Some sort of warning about the potential for triggering content that will result in an unhealthy emotional response is, I feel, necessary to bring literature into the modern days of social awareness. As I’ve become more educations and aware of the world around me, I’ve begun to see the importance in the words I preached for years without realizing the true and dire purpose behind them. I’ve always believed that we can do, and do, and do, and do endlessly positive things to change the world that we live in to make it a better place but those are words. “Actions speak louder than words” is more than some bullshit thing we say to make others do what we should already be doing, and out language somehow overrides our mental capacity to make the right physical choices.
For example: Random Person A can go to women’s marches, Black Lives Matter movements, anti-gun rallies, and share every single body positivity post they see on social media – but if that person still uses the N-word and calls women in short skirts slutty – then that person isn’t really changing anything. We can preach it but if we don’t live it, then how are our words ever supposed to matter?

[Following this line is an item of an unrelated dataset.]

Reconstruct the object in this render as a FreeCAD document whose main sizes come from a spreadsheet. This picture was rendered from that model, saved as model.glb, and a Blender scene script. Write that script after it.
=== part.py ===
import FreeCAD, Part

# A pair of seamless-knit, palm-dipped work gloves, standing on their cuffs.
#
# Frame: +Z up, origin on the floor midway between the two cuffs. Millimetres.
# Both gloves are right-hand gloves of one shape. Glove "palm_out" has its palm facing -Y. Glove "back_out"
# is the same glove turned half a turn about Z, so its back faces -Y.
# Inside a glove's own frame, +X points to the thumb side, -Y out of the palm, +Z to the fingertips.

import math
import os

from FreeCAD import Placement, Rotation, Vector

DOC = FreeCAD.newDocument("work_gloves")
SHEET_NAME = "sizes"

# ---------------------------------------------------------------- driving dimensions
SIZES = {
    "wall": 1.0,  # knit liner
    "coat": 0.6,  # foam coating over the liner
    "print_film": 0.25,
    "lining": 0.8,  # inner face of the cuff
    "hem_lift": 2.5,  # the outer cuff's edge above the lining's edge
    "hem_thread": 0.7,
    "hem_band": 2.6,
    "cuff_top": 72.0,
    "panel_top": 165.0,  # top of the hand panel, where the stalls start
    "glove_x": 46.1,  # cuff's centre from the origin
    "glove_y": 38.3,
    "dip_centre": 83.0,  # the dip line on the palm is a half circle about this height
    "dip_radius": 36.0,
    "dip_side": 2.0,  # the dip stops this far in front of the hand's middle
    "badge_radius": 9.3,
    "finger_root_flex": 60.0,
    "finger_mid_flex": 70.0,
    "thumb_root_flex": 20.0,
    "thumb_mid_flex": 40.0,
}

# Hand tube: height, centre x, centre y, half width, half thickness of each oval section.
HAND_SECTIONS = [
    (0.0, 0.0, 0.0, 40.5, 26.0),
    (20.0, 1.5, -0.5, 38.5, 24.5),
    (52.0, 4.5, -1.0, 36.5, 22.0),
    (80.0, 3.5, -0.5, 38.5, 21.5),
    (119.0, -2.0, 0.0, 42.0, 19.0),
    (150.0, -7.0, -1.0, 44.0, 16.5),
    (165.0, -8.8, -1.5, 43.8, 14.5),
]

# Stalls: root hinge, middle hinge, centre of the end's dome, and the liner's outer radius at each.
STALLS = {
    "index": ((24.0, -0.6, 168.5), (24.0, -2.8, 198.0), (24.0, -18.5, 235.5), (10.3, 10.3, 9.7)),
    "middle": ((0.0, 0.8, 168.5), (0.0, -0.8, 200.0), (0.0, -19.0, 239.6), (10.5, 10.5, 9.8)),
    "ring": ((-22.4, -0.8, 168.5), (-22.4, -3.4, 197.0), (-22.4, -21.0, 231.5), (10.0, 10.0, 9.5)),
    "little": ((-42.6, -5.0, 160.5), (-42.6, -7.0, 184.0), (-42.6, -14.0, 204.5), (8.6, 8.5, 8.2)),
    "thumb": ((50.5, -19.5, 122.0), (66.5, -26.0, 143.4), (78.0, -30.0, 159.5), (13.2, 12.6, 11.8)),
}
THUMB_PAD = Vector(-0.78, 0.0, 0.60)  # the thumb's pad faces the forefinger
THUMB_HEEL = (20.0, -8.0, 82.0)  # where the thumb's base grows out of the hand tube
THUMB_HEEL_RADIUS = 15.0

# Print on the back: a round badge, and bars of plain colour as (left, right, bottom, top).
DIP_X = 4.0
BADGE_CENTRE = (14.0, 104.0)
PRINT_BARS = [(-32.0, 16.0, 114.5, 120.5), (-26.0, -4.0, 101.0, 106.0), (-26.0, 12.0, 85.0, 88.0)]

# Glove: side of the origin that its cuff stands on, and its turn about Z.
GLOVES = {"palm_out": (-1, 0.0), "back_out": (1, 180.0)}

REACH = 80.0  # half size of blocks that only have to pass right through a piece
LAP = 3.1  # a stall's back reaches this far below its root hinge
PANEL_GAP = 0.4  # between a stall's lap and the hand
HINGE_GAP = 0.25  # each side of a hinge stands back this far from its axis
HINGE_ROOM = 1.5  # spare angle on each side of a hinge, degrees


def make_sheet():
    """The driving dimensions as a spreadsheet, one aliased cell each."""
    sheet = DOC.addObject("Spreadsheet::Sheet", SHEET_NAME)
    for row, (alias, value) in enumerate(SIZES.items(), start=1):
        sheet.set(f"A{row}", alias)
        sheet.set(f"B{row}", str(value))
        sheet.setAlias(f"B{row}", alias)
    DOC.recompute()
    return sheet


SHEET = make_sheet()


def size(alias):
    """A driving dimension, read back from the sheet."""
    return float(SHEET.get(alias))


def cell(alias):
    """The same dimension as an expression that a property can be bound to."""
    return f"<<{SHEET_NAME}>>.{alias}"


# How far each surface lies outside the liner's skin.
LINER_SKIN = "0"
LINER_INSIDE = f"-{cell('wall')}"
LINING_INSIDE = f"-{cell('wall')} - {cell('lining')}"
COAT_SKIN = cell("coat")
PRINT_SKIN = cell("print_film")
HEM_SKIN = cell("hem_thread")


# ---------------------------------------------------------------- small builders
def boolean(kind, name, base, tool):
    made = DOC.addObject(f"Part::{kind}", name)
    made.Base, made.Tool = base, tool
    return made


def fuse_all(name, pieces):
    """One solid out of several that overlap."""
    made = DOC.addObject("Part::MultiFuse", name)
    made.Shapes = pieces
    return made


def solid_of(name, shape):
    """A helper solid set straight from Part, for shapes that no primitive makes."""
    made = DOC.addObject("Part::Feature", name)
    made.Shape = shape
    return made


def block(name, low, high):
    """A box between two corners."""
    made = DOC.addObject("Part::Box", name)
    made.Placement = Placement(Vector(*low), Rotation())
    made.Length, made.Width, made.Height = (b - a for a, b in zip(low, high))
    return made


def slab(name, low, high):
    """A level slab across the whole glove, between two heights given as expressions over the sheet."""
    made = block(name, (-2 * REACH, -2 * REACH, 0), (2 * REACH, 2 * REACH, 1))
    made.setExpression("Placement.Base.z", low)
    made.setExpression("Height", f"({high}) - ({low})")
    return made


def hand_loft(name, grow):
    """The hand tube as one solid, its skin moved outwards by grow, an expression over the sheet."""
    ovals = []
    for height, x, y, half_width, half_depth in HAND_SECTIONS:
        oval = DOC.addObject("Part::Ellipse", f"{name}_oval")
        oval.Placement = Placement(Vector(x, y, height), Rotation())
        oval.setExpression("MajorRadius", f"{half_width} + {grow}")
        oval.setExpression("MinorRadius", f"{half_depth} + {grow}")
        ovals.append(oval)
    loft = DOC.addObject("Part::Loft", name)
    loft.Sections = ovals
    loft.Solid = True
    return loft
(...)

I think we should stop saying it and start doing it. Live the words you believe.
The reality of our world is that actions speak louder because of the words we use. Another example, if you will: Random Person B is going to a women’s march and also educates misogynistic co-workers that a person’s actions are so important because their words support it. Even deeper than that, the language that we use to educate someone who isn’t aware of understanding of the social issues going on in the world right now even further amplifies the actions that we take.
I know, I know, I hear you: But, Alixx, what doesany of this have to do with trigger warnings in traditional literature? The answer is: everything!
Mental Health Stigma still exists – as evidenced by harmful movies depicting mentally ill people as villains, such as in the film “Split.” People just aren’t taking mental illness seriously and often treat those with mental health issues as infantile and choosing to have the diagnosis assigned to them.
By including Trigger Warnings on all forms of literature, we are empowering the reader to decide if they can handle the content.
By including Trigger Warnings, we are acknowledging that mental illness is a burden that cannot be unloaded from one’s self.
By including Trigger Warnings, we are changing the language by bringing it forward and normalizing that some content is difficult to read and may cause emotional distress – even to those who are not mentally ill.
All I’m trying to say, really, is that we need Trigger Warnings on anything that we would read… Newspapers, novels, essays, magazines, poems, short stories, blog posts, anything! We owe it to ourselves, to our readers, and to future generations to start making a positive change in the way we write the world – and the way we present that to those who will inevitably replace us.